Monday, November 14, 2011

Golddigger Expiration Date

People often laugh when I reveal that I once told Husband, "I'm not going to be this cute forever and I am not going to waste all my good years on you." I did not say it as an ultimatum. I felt he deserved to know the truth. I followed it with this, "I know me and if we were to date for like 5, 10, 20 years and then you were to change your mind and decide it wasn't working I would not take it well and I don't want to end up old and bitter and with no other options because I spent my "good" years waiting on you."

The thing is, I realize that there is an expiration date on "young and sexy". My friend and I used to joke that we should just forget about school and become mid-life crisis replacement wives for man who wanted to trade his 40 (year old wife) for 2 20's. It sounds funny, but it highlights a truth that many of us try to ignore, even if you look good for a 40-45 year old, you are still 45, not 25. A prime example would be Cameron Diaz. She as a really tight body for someone knocking on 40, but she is no competition for 20 year old Cameron. The thing is, there will always be someone younger to take your place as the hot new thing and if you are not prepared to move on to become something else you are going to be in a world of trouble.

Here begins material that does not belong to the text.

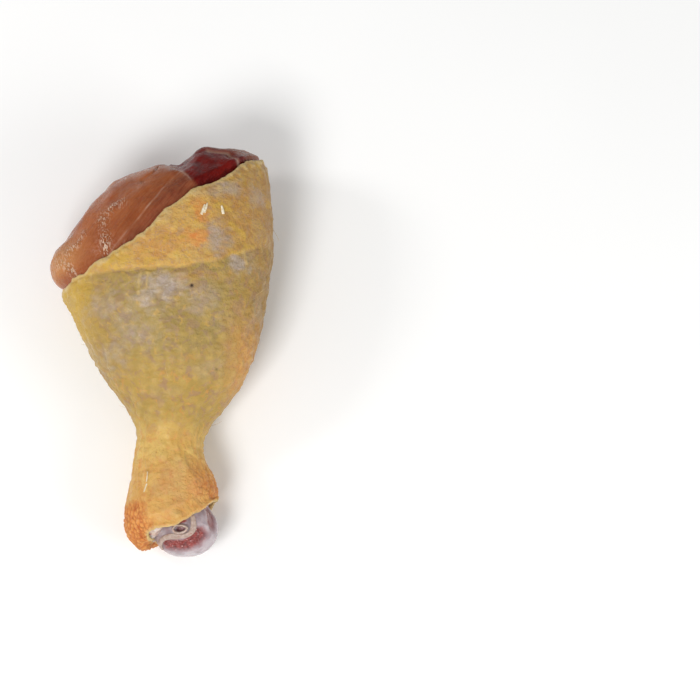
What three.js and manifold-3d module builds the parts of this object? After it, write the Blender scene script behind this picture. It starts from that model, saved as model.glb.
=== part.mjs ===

This brings me to my point. What happens when a woman who was making her way in life based on her looks do when she is no longer the hot young ticket? Do you just make the targets older? That is what you think, but dirty old men want the same girl that the young playas want. Take J. Howard Marshall. That man was as old and Methuselah, but when he wanted a younger woman he did not go for the "looks good for her age" still kind of inappropriate 40 or 50 year old. No, he went for the 20 year old Anna Nicole Smith. It did not matter that she was a stripper. She was young and hot and needed him. That is what makes a good trophy wife. Nobody wants middle-aged and desperate/needy. You either marry him now and milk that prenup (f you get him early enough you may not even have to sign on the dotted line) or you start thinking about developing some skills you can put on a resume.

So what recourse does an aging golddigger have? Well, thank God for reality television because she can now aspire to go onto Basketball Wives, Real Housewives of Somewhere, or Millionaire Matchmaker. Did you forget to put away some money when you dated that baller? Don't worry! Just be willing to exploit what little pull you have left for the cameras. It is better than stripping, right? At least you will keep you dignity. I am not downing all golddiggers. I think it is a great job if you can get it and it is much more work than people give a girl credit for, but I am laughing at the one's who think life is sweet and that their vixen status is going to last forever. (Even the Video Vixen knew she was going to need to write a book and collect some royalties.)

I know some of you are thinking that your guy is different, but he probably is not. Just look at Bill Maher. He loves a good lease, but you never see him in line to buy. Remember when his ex sued because she thought he was going to marry her. She wasted many of her good digging years waiting for him to pop the question and was sorely disappointed when her warranty ran out before the ring came. There is a limit to how long you qualify as a trophy wife and that starts around the time the Botox commercial start to seem interesting. So either fully commit and start milking that cow or stop letting good dudes pass you by because trust me they will more than likely be taken by one of those potential seeking women when you decide to "settle for less."

Without a plan you will just wind up being one of those girls who looks like they were ridden hard and hung up wet! ( I stole that from my girl, JJ Santana.) And trust me, you will be drying alone.